The crowd roared their approval, and began chanting "Viva Donato" towards a neatly coiffeured dark-haired man with a thick gold chain and a crucifix across his chest. This was Donato Dalrymple, the fisherman who plucked the little boy from the water on Thanksgiving Day - and thus created a phenomenon.
"Elian is a miracle child," he said.
Clutching a carnation and bathing in the adoration of the exiles, Mr Dalrymple described how Elian was virtually unblemished as he lifted him out of the inner tube.
He apparently had not suffered the normal agonies of being adrift at sea for days such as sunburn and exposure, whereas the other two survivors were cut to pieces by blisters and jellyfish bites.
His emergence from the water like Moses, on one of America's most important festivals, helps explain his new mystical status.
But the reason why he has united the exiles was eloquently described by Spencer Eig, one of the team of lawyers working on behalf of the Miami relatives.
"So many of them have made that same voyage from Cuba," he said. "They have been floating, with their mothers, at the mercy of the waves, not knowing if they would make it to Florida, not knowing if they would survive."
Elian's arrival in Miami has been manna from heaven for Jorge Mas Santos, who inherited the leadership of the hardline anti-Castro Cuban American National Foundation upon the death, three years ago, of his father Jorge Mas Canosa.

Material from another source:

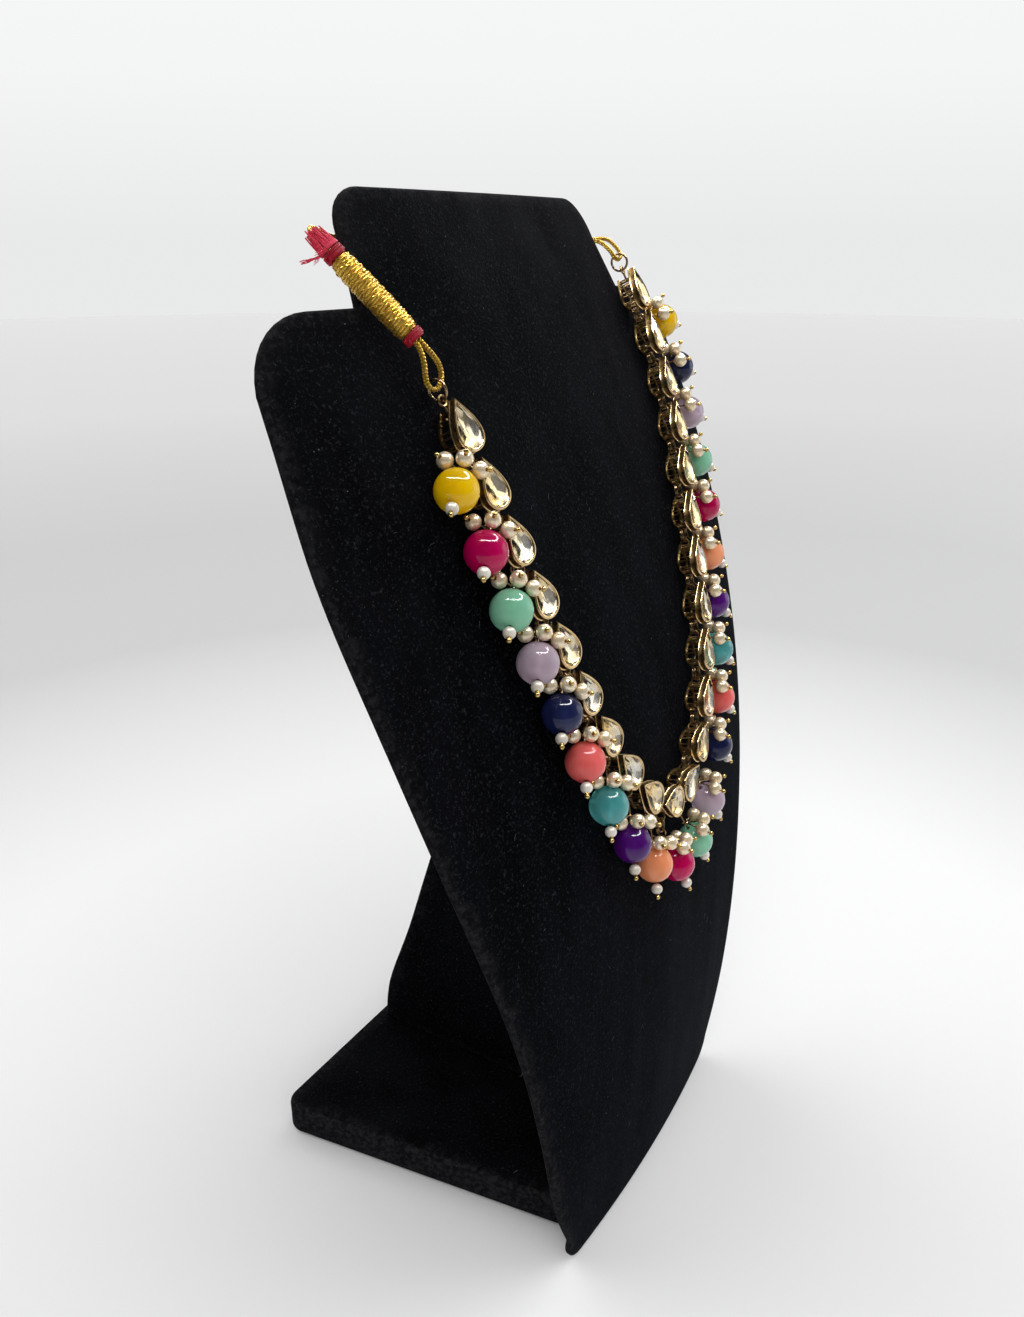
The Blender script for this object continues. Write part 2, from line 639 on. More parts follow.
cord_orange = thread_paint("deep gold thread", (0.2, 0.085, 0.005), (0.75, 0.42, 0.05), 0.55, 0.36, 0.05)
thread_red = thread_paint("crimson thread", (0.22, 0.001, 0.008), (0.48, 0.008, 0.03), 0.0, 0.7, 0.03)
fray_red = thread_paint("loose red thread", (0.55, 0.006, 0.04), (0.85, 0.07, 0.13), 0.0, 0.8, 0.08)

# Beads: colour, deeper colour, how waxy and how clear
BEAD_LOOKS = {
    "yellow": ((0.93, 0.6, 0.0), (0.84, 0.5, 0.0), 0.35, 0.15),
    "magenta": ((0.56, 0.0, 0.1), (0.42, 0.0, 0.07), 0.3, 0.1),
    "mint": ((0.3, 0.68, 0.46), (0.22, 0.56, 0.37), 0.4, 0.2),
    "lavender": ((0.68, 0.54, 0.64), (0.57, 0.44, 0.54), 0.35, 0.4),
    "navy": ((0.014, 0.02, 0.085), (0.006, 0.009, 0.045), 0.2),
    "coral": ((0.82, 0.15, 0.14), (0.66, 0.09, 0.08), 0.35),
    "aqua": ((0.17, 0.6, 0.6), (0.1, 0.47, 0.48), 0.35, 0.5),
    "purple": ((0.11, 0.008, 0.23), (0.06, 0.003, 0.13), 0.25, 0.1),
    "peach": ((0.88, 0.34, 0.17), (0.74, 0.25, 0.1), 0.35)}
bead_paints = {name: bead_paint(name, *look) for name, look in BEAD_LOOKS.items()}


# Camera at the photograph's angle: its lens is 1050 pixels long where the photograph is 1317 pixels high
camera = into_scene("camera", bpy.data.cameras.new("camera"))
camera.data.sensor_width = 36
camera.data.lens = 36 * 1050 / 1317
camera.location = (-0.2398, -0.1363, 0.2723)
camera.rotation_euler = (radians(68.05), 0, radians(-58.43))
camera.data.clip_start, camera.data.clip_end = 0.01, 50
bpy.context.scene.camera = camera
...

Mas Canosa was a multi-millionaire businessman, and a hugely influential figure, who thanks to his political fundraising abilities, ensured Cubans enjoyed a powerful voice in America's capital. If he barked, Washington jumped.

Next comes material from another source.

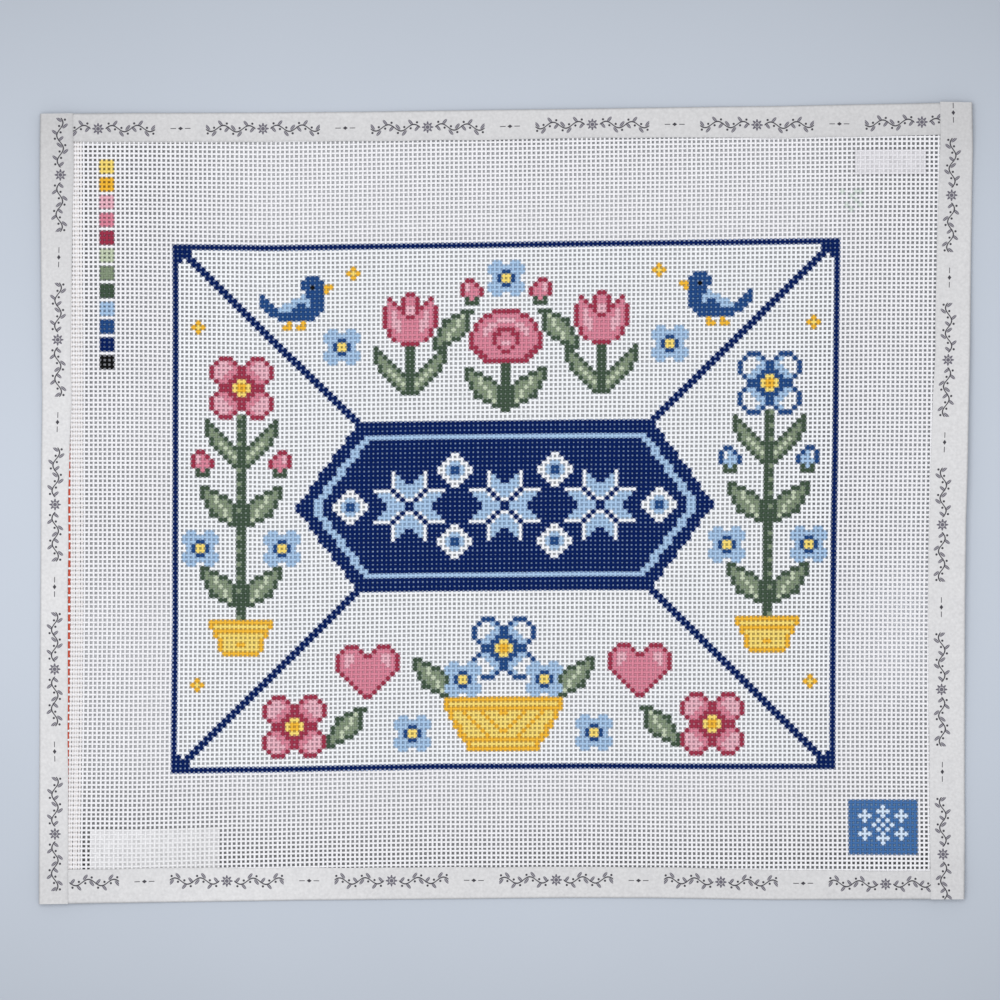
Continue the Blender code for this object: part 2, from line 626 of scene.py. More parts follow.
def make_paint():
    """The code of every crossing of the canvas: a row for each weft, a column for each warp."""
    paint = np.zeros((WEFTS.stop, WARPS.stop), int)
    stamp(paint, make_design(), DESIGN_LEFT, DESIGN_BOTTOM)
    for k, letter in enumerate(KEY_COLOURS):
        low = KEY_TOP - k * KEY_STEP
        paint[low : low + KEY_SIDE, KEY_LEFT : KEY_LEFT + KEY_SIDE] = code(letter)
    patch = paint[PATCH_BOTTOM : PATCH_BOTTOM + PATCH_TALL, PATCH_LEFT : PATCH_LEFT + PATCH_WIDE]
    patch[:] = code("u")
    stamp(patch, chart("sprig", swap=("w", "v")), 1, 2)
    for area in FILLED:
        under = paint[area.low : area.high + 2, area.left : area.right + 2]
        under[under == 0] = code(area.letter)
    for warp, weft in SMUDGE:
        paint[weft, warp] = code("z")
    return paint


def linear(screen):
    """A colour on a screen, 0 to 255, as light."""
    share = np.asarray(screen, float) / 255
    return np.where(share <= 0.04045, share / 12.92, ((share + 0.055) / 1.055) ** 2.4)


PAINT_LIGHT = np.array([linear(PAINTS[letter]) for letter in CODES])
COLOURED = np.array([letter not in ".wfhe" for letter in CODES])
THICK = np.array([letter in THICK_PAINTS for letter in CODES])


# ---- the nodes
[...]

But following Mas Canosa's death the Iron Curtain between the two cold war enemies began to melt, as the Clinton administration sought to improve ties with Cuba. The influence of the hardliners among South Florida's exiles also appeared to be waning.
So the emergence of Elian Gonzalez as the poster child-victim of Castro's repressive regime has been exploited to the full by Jorge Mas Santos as he tries to re-establish the supremacy of the Foundation.
He has been at the side of the Miami relatives every step of the way - much to the delight of Fidel Castro, who needs demons for his orchestrated demonstrations to rail against.
Fidel has not enjoyed such a large and consistent outpouring of apparent revolutionary fervour for years.
This polarisation of the Cuban people, and the exiles in Miami, has worrying implications for those hoping for a smooth transition in Cuba when Castro eventually falls from his perch sometime this century.
The tug of war over Elian has reopened wounds on both sides of the Florida Straits and reduces the chances of a peaceful rapprochement come the hour when some exiles will return to reclaim property taken from them during the Communist years.
But that is in the future. The immediate concern is for the welfare of a six-year-old boy who has suffered the most appalling personal tragedy.
He will remain in the United States at least until 6 March when a federal court is due to hear his case for political asylum.
That means six more weeks of being in limbo. Six more weeks of being the little prince who can do no wrong. Six more weeks of being idolised, showered with gifts, torn between two warring sets of relatives, and two hostile nations.
Psychologist Leonard Haber believes Elian is a resilient child who can be happy once again, either with a loving family in the United States or Cuba. But Dr Haber fears that the boy may suffer long lasting damage if this tug of war is not resolved soon.
Time, he said, is the enemy of Elian Gonzalez.